The authors declare no competing financial interests.

Glossary

Black bile

According to the Greek physicians Hippocrates and Galen, an excess of this bodily fluid might cause cancer. This humoral theory survived until the late eighteenth or early nineteenth centuries.

Edmontosaurus

A Cretaceous duck-billed dinosaur.

Fluorosis

Soft tissue ossification (bone formation) owing to excessive exposure to fluorine. This condition is seen today in animals grazing in volcanic areas, which are high in fluorine.

Hippocratic Corpus

Earliest Greek medical treatises (c.410 BCE to c.360 BCE), attributed to Hippocrates of Cos, although authorship is unproven.

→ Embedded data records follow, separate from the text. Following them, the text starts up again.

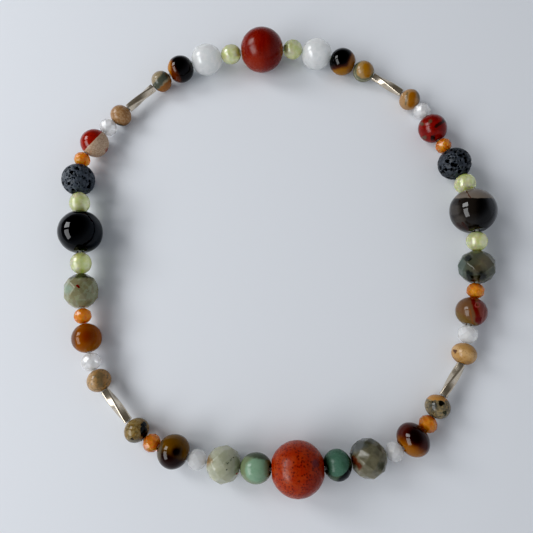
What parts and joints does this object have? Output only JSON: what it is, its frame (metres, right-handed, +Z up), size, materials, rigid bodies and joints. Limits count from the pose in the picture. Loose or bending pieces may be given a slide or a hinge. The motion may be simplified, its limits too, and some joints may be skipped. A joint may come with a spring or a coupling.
{
  "type": "beaded bracelet",
  "caption": "Stretch bracelet of round, faceted and tube beads of mixed stones, metal and glass strung on one elastic in a closed loop.",
  "frame": {"origin": "on the surface that the bracelet lies on, under the middle of its bounding box", "axes": "+Z up, square to the loop; +Y across the loop towards the red jasper bead, its longer way; +X to the right of that"},
  "size_m": [0.0732, 0.0794, 0.008],
  "materials": {
    "red_jasper": "polished",
    "coral": "satin, speckled",
    "agate": "polished, banded",
    "onyx": "high polish",
    "lava": "rough, pitted",
    "crystal": "polished, slightly milky",
    "jasper": "polished, mottled",
    "tiger_eye": "polished, banded",
    "carnelian": "polished",
    "green_stone": "polished",
    "picture_jasper": "polished, mottled",
    "prehnite": "polished, translucent",
    "smoky_stone": "polished flat facets",
    "clear_stone": "polished flat facets",
    "amber_stone": "polished flat facets",
    "metal_tube": "bright silver-coloured plating on brass",
    "elastic": "translucent, satin"
  },
  "bodies": {
    "root": {"red_jasper": "red_jasper", "prehnite_1": "prehnite", "rock_crystal_1": "crystal", "tiger_eye_1": "tiger_eye", "picture_jasper_1": "picture_jasper", "metal_tube_1": "metal_tube", "picture_jasper_2": "picture_jasper", "clear_facet_1": "clear_stone", "brecciated_jasper": "jasper", "amber_facet_1": "amber_stone", "lava_1": "lava", "prehnite_2": "prehnite", "banded_agate": "agate", "prehnite_3": "prehnite", "smoky_facet_1": "smoky_stone", "amber_facet_2": "amber_stone", "brown_agate": "carnelian", "clear_facet_2": "clear_stone", "picture_jasper_3": "picture_jasper", "metal_tube_2": "metal_tube", "picture_jasper_4": "picture_jasper", "amber_facet_3": "amber_stone", "tiger_eye_2": "tiger_eye", "clear_facet_3": "clear_stone", "smoky_facet_2": "smoky_stone", "green_stone_1": "green_stone", "red_coral": "coral", "green_stone_2": "green_stone", "smoky_facet_3": "smoky_stone", "clear_facet_4": "clear_stone", "tiger_eye_3": "tiger_eye", "amber_facet_4": "amber_stone", "picture_jasper_5": "picture_jasper", "metal_tube_3": "metal_tube", "picture_jasper_6": "picture_jasper", "clear_facet_5": "clear_stone", "carnelian": "carnelian", "amber_facet_5": "amber_stone", "smoky_facet_4": "smoky_stone", "prehnite_4": "prehnite", "black_onyx": "onyx", "prehnite_5": "prehnite", "lava_2": "lava", "amber_facet_6": "amber_stone", "two_tone_jasper": "jasper", "clear_facet_6": "clear_stone", "picture_jasper_7": "picture_jasper", "metal_tube_4": "metal_tube", "picture_jasper_8": "picture_jasper", "tiger_eye_4": "tiger_eye", "rock_crystal_2": "crystal", "prehnite_6": "prehnite", "elastic_cord": "elastic"}
  },
  "joints": []
}
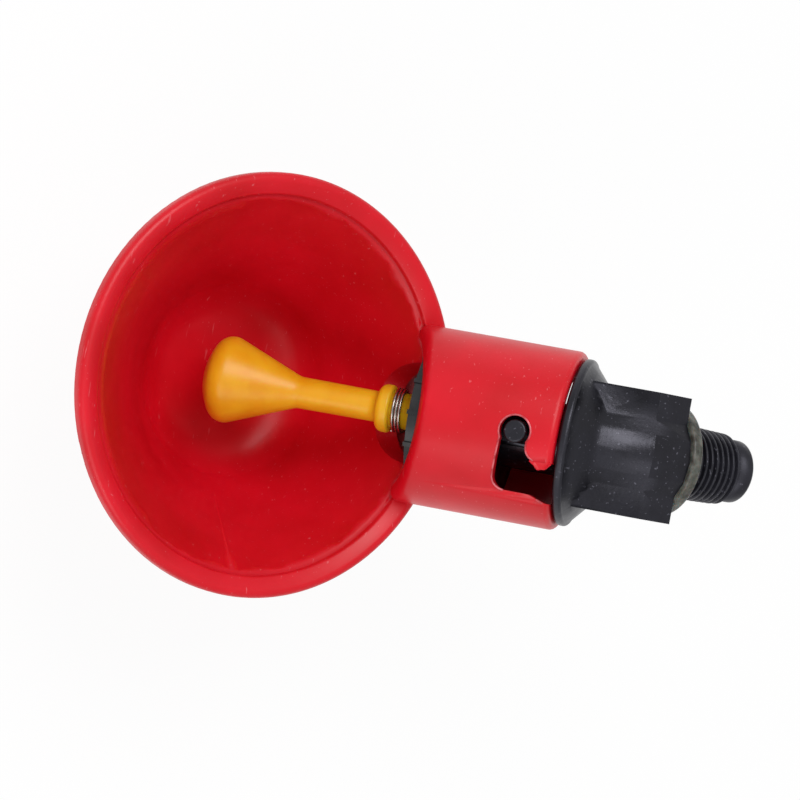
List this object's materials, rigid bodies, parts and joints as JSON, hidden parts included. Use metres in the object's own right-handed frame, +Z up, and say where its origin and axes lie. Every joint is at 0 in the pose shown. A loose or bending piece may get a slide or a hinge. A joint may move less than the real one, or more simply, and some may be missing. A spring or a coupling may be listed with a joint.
{
  "type": "poultry drinking cup",
  "caption": "Round drinking cup on an angled screw-in valve, with a sprung peck trigger that lets water into the bowl.",
  "frame": {"origin": "centre of the washer's sealing face, on the inlet thread's axis", "axes": "+Z up, square to the level rim; +Y along the inlet thread, into the pipe or tank wall; +X across"},
  "size_m": [0.0552, 0.0882, 0.0581],
  "materials": {
    "red_polypropylene": "moulded satin gloss, slightly translucent",
    "black_nylon": "moulded, satin with rough patches",
    "black_nylon_cap": "moulded satin",
    "black_rubber": "matte rubber",
    "clear_silicone": "translucent silicone, cloudy",
    "yellow_acetal": "moulded, soft sheen, slightly translucent",
    "stainless_pin": "turned",
    "spring_steel": "drawn bright wire"
  },
  "bodies": {
    "valve": {"valve_body": "black_nylon", "seat_cap": "black_nylon_cap", "cap_gasket": "black_rubber", "thread_washer": "clear_silicone"},
    "cup": {"cup": "red_polypropylene"},
    "seal": {"valve_seal": "black_rubber"},
    "spring": {"return_spring": "spring_steel"},
    "trigger": {"trigger": "yellow_acetal", "valve_pin": "stainless_pin"}
  },
  "joints": [
    {"name": "cup_twist", "type": "hinge", "parent": "valve", "child": "cup", "pos_m": [0, -0.02474, -0.01994], "axis": [0, -0.7071, -0.7071], "range_deg": [0, 31.5]},
    {"name": "trigger_push", "type": "slide", "parent": "valve", "child": "seal", "axis": [0, 0.7071, 0.7071], "range_m": [0, 0.0012], "stiffness_N_per_m": 300, "springref_m": -0.002, "deforming": ["return_spring"]},
    {"name": "trigger_swing", "type": "hinge", "parent": "seal", "child": "spring", "pos_m": [0, -0.02269, -0.01789], "axis": [0, 0.7071, -0.7071], "range_deg": [-5, 5], "stiffness_Nm_per_rad": 0.05, "deforming": ["return_spring", "valve_seal"]},
    {"name": "trigger_dip", "type": "hinge", "parent": "spring", "child": "trigger", "pos_m": [0, -0.02269, -0.01789], "axis": [1, 0, 0], "range_deg": [-8, 3], "stiffness_Nm_per_rad": 0.05, "deforming": ["return_spring", "valve_seal"]}
  ]
}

It contains diverse writings on many topics, and includes fragments of other authors' texts60.

Palaeopathological specimens

Ancient human or animal remains in which the evidence of disease is preserved and can be studied.

Papyrus Ebers

Purchased by Edwin Smith in Luxor, Egypt, in 1862, this document was published by Georg Ebers in 1872. The longest of the Egyptian medical papyri, it dates from c.1538 BCE and contains texts apparently drawn from many sources. These include an important treatise on the function of the heart and its vessels, and pharmaceutical, surgical and magical treatments for a range of diseases61.

Papyrus Kahun

This earliest extant Egyptian medical papyrus (c.1825 BCE) was excavated at Kahun, Egypt, the site of a pyramid workers' town excavated in 1889 CE. The world's earliest known gynaecological treatise, it provides prescriptions relating to gynaecological diseases and conditions, contraception, pregnancy testing, sterility and identifying the gender of unborn children.